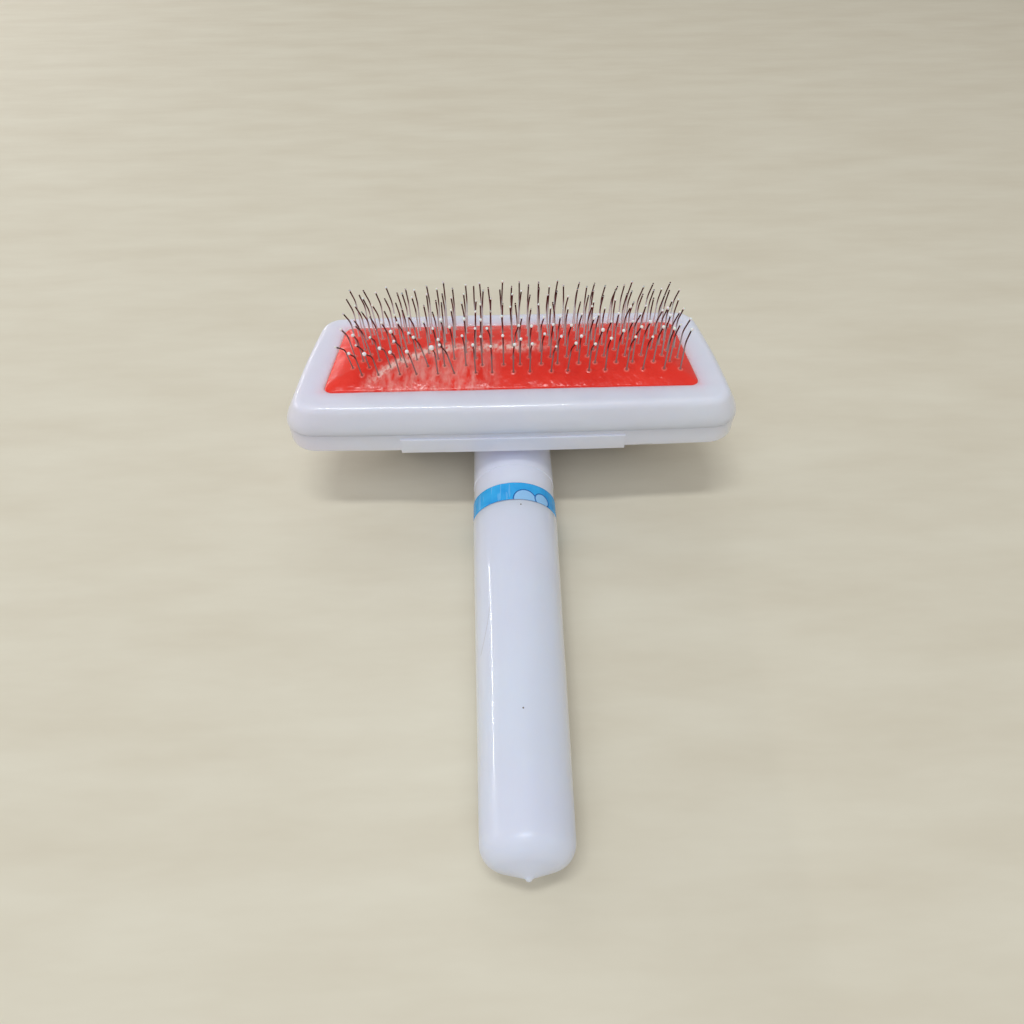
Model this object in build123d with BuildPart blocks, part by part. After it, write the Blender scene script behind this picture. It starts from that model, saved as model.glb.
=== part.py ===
from build123d import *
from math import cos, radians, sin, sqrt
import os

# Slicker brush lying on its back, pins up. X runs across the head, the handle points to -Y,
# and +Z is up. The origin is in the middle of the resting flat on the head's back. The sizes
# along Y are counted from the middle of the head. All sizes in millimetres.
head_middle = -8.3

# Head outline at the parting line, seen from above: a tapered, slightly bulged rectangle.
rim_near_width = 101.7
rim_far_width = 92.4
rim_near = -19.2
rim_far = 17.3
rim_corner = 6.9
head_bulge = 0.7
head_bottom = 18.7
parting_height = 23.7

# The front frame's walls lean in to this smaller outline at the roof.
roof_near_width = 94.9
roof_far_width = 87.8
roof_near = -18.15
roof_far = 16.5
roof_corner = 4.6
head_top = 30.35
top_edge_round = 2.2
frame_wall = 1.9
frame_roof = 2.1

# Window in the front frame that the pin pad bulges through.
window_near_width = 81.2
window_far_width = 76.4
window_near = -12.0
window_far = 11.4
window_corner = 2.0
window_lip_round = 0.5

# Domed pin pad: a patch of a large ring surface, so it curves both ways.
dome_crown = 32.5
dome_radius_x = 750.0
dome_radius_y = 40.0
rubber = 1.6
skirt = 1.3
cloth = 0.5
crown_gap = 0.42
pad_clearance = 0.15
layer_gap = 0.02
flange_reach = 2.6
foam_floor = 22.5

# Wire pins: staples with two bent legs, in staggered rows.
wire = 0.36
leg_spacing = 3.56
staple_pitch = 8.18
staples_per_row = 9
row_count = 10
first_row = -8.1
row_spacing = 2.02
odd_row_shift = 2.2
even_row_shift = 0.1
leg_height = 6.6
tip_length = 4.9
knee_angle = 29.0
knee_round = 1.0
crown_round = 0.25
ball = 0.7
socket_depth = 0.4
leg_hole = 0.42

# Back cover, neck and grip.
cover_inset = 0.25
apron_half_width = 24.4
apron_height = 3.6
apron_proud = 0.4
tongue = 1.2
tongue_inset = 2.75
tongue_height = 1.4
belly_half_width = 29.0
belly_near = 2.0
belly_far = 14.6
belly_corner = 4.0
belly_round = 2.5
cover_wall = 1.9
rib = 1.5
handle_height = 8.0
neck_half_width = 9.0
neck_half_height = 7.75
collar_step = 0.12
collar_end = 20.6
band_start = 26.1
band_end = 30.9
band_thickness = 0.12
spigot_end = 56.0
neck_wall = 2.0
grip_start = 30.9
grip_half_width = 9.2
grip_half_height = 7.9
grip_taper = 0.84
grip_taper_end = 101.4
grip_tip = 103.5
grip_end_round = 4.2
grip_wall = 1.6
seam_round = 0.35
band_edge_round = 0.9
gate_nub = 0.75

handle_plane = Plane(origin=(0, head_middle, handle_height), x_dir=(1, 0, 0), z_dir=(0, -1, 0))
side_plane = Plane(origin=(0, head_middle, 0), x_dir=(0, 1, 0), z_dir=(1, 0, 0))


def level(height):
    """Plane parallel to the table at a height, centred under the head."""
    return Plane(origin=(0, head_middle, height))


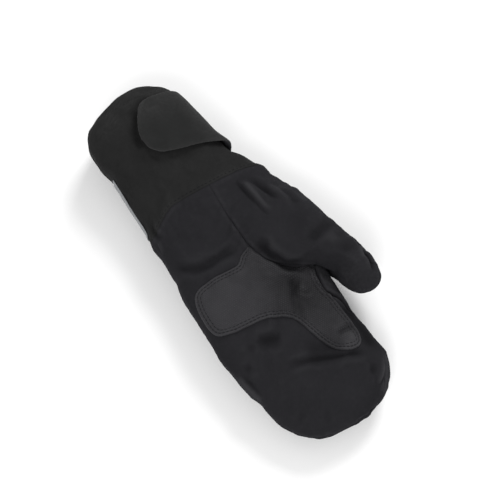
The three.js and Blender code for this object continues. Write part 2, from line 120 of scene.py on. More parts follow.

■ **WHAT YOU ARE ASKED TO DO**
Repeat the lines from the first one in the records through the line containing "frame_roof = 2.1", exactly as written, and nothing else.

■ **RESULT**
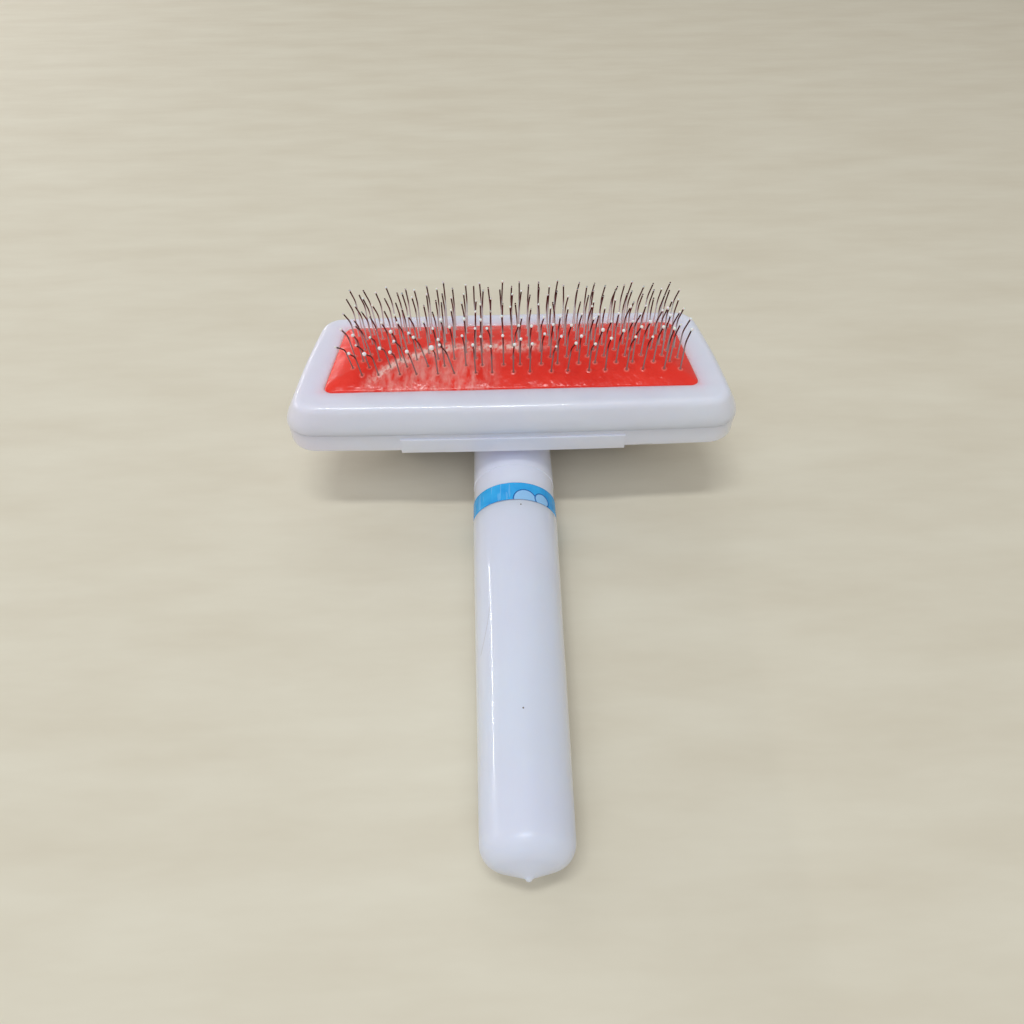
Model this object in build123d with BuildPart blocks, part by part. After it, write the Blender scene script behind this picture. It starts from that model, saved as model.glb.
=== part.py ===
from build123d import *
from math import cos, radians, sin, sqrt
import os

# Slicker brush lying on its back, pins up. X runs across the head, the handle points to -Y,
# and +Z is up. The origin is in the middle of the resting flat on the head's back. The sizes
# along Y are counted from the middle of the head. All sizes in millimetres.
head_middle = -8.3

# Head outline at the parting line, seen from above: a tapered, slightly bulged rectangle.
rim_near_width = 101.7
rim_far_width = 92.4
rim_near = -19.2
rim_far = 17.3
rim_corner = 6.9
head_bulge = 0.7
head_bottom = 18.7
parting_height = 23.7

# The front frame's walls lean in to this smaller outline at the roof.
roof_near_width = 94.9
roof_far_width = 87.8
roof_near = -18.15
roof_far = 16.5
roof_corner = 4.6
head_top = 30.35
top_edge_round = 2.2
frame_wall = 1.9
frame_roof = 2.1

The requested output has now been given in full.